Selon ce qu'a rapporté cette semaine le chroniqueur du National Post, John Ivison, ces conservateurs disent qu'elle a milité auprès du gouvernement contre le choix du juge Nadon. Elle aurait aussi répandu le mot que le gouvernement actuel a fait plus de tort que n'importe quel autre à la relation existante entre le Parlement et la Cour suprême.

Selon John Ivison, les conservateurs sont indignés d'une série de revers subis en Cour suprême et sont d'avis que la Cour les empêche de faire des lois.

Jeudi, dans une rare déclaration rendue publique, Beverley McLachlin a décidé de remettre les pendules à l'heure.

Elle se défend ainsi d'avoir milité auprès du gouvernement contre Marc Nadon. Elle nie avoir dit que les troupes de Stephen Harper ont abîmé les relations avec la Cour.

Dans une déclaration écrite pour le National Post mais transmise par la suite à La Presse Canadienne, la juge en chef affirme «qu'elle ne répond pas aux insinuations malveillantes mais qu'elle veut rétablir les faits».

Elle explique qu'elle a bel et bien été consultée par un comité du Parlement au sujet de la dernière liste de candidats et a donné ses vues sur les besoins de la Cour — une étape normale du processus de nomination.

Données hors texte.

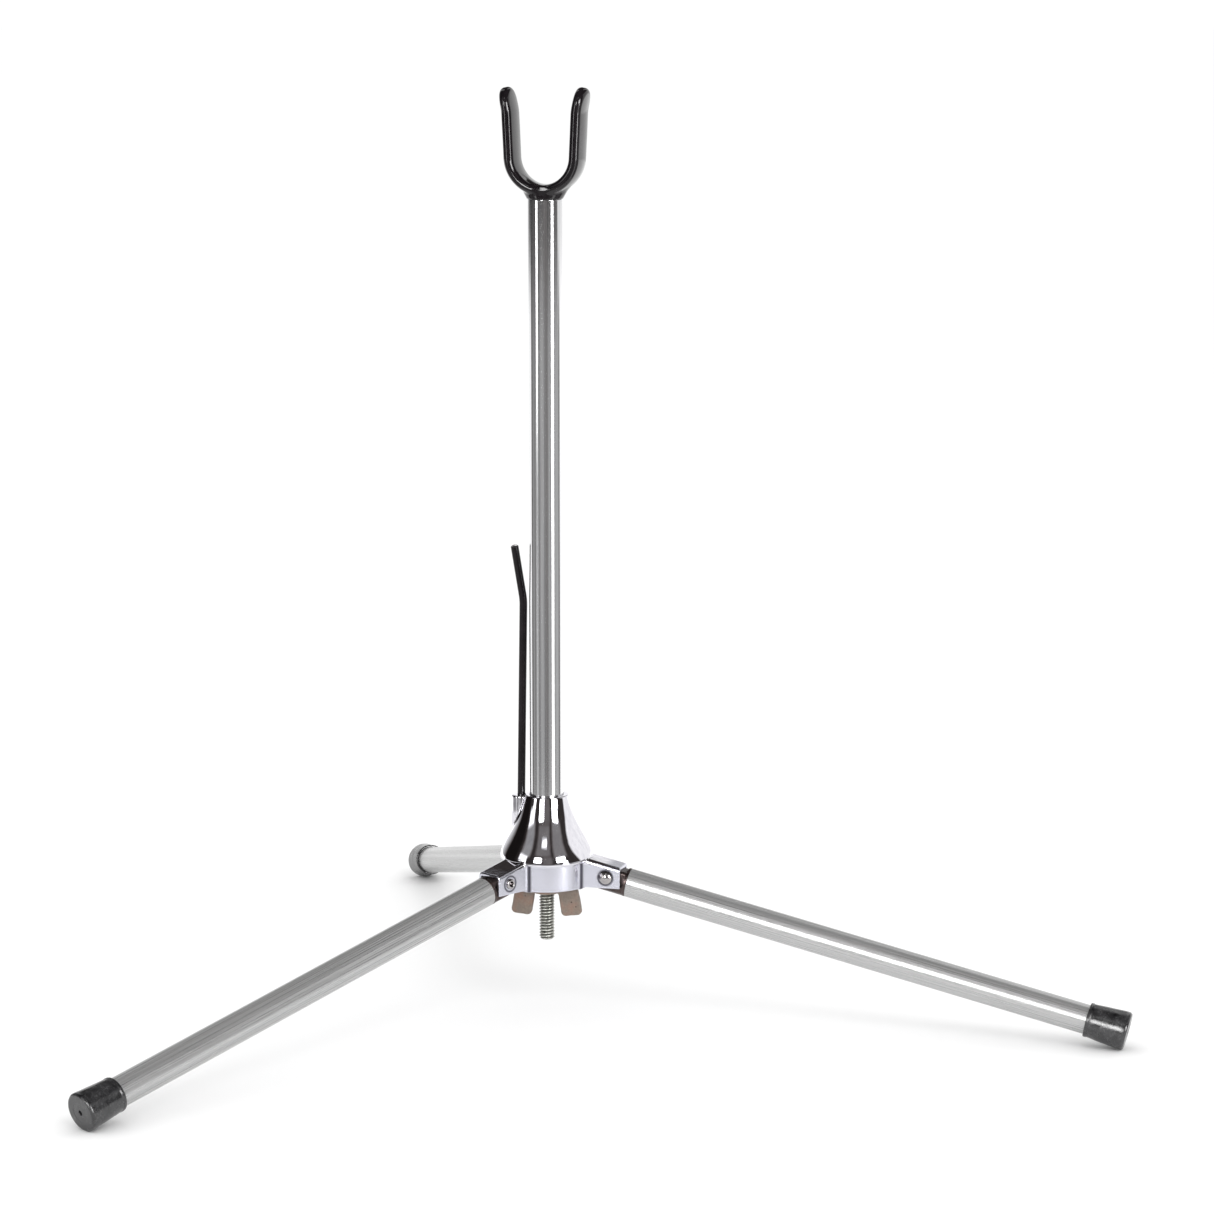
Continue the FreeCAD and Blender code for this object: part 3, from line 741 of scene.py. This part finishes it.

La question de l'admissibilité à la Cour d'un juge de la Cour fédérale «était bien connue dans les cercles juridiques et légaux», est-il écrit. «Vu l'impact institutionnel sur la Cour», Mme McLachlin affirme avoir avisé le ministre de la Justice, Peter MacKay, du problème potentiel — avant le choix final du candidat. Son bureau a aussi avisé le chef de cabinet du premier ministre, Ray Novak, dit-elle.

«La juge en chef n'a exprimé aucune opinion sur les mérites de ce questionnement», est-il écrit dans la déclaration.

Elle n'a fait que relever un problème possible, affirme-t-elle. Et ne s'est pas prononcée sur le juge Nadon.

Le premier ministre s'est lancé dans la controverse jeudi en début de soirée.

«Le Premier ministre ou le ministre de la Justice n'appellerait jamais un juge en exercice au sujet d'une affaire qui est portée devant son tribunal ou qui pourrait éventuellement l'être», a déclaré le premier ministre dans un courriel — à apparence de rebuffade — envoyé par son directeur des communications.

«La juge en chef a pris l'initiative de téléphoner au ministre de la Justice. Après que le ministre a reçu l'appel, il a avisé le Premier ministre qu'étant donné le sujet dont la juge en chef souhaitait discuter avec lui, il serait mal avisé et inapproprié de sa part de répondre à son appel téléphonique. Le Premier ministre s'est montré d'accord et n'a pas répondu à l'appel», est-il écrit par la suite.

Stephen Harper et ses ministres n'en démordent toujours pas et défendent encore leur choix: la nomination de M. Nadon était tout à fait valide, et celui-ci était plus que qualifié. Ils rappellent qu'ils ont obtenu l'opinion de deux anciens juges de la Cour suprême et celle d'un constitutionnaliste réputé, Peter Hogg, pour savoir si le juge Nadon pouvait siéger au plus haut tribunal canadien.

Pour la Cour suprême toutefois, un juge de la Cour fédérale est trop déconnecté du droit civil québécois et des enjeux des citoyens du Québec pour occuper l'une des trois places réservées aux juges de cette province.

Les partis d'opposition à Ottawa désapprouvent ces attaques contre la Cour. Le chef du Nouveau Parti démocratique (NPD), Thomas Mulcair, trouve décevant que cette institution, essentielle à la démocratie, soit ainsi dénigrée.

«C'est dommage parce que le public canadien à la fin de la journée, il n'a que nos institutions démocratiques sur lesquelles il peut se fier».

«Lui (Stephen Harper) voit toujours une conspiration dès que quelqu'un ose lui dire non. La Cour suprême lui dit non parce qu'il comprend rien aux droits fondamentaux et son ministre de la Justice ne comprend rien à la Constitution», a raillé M. Mulcair.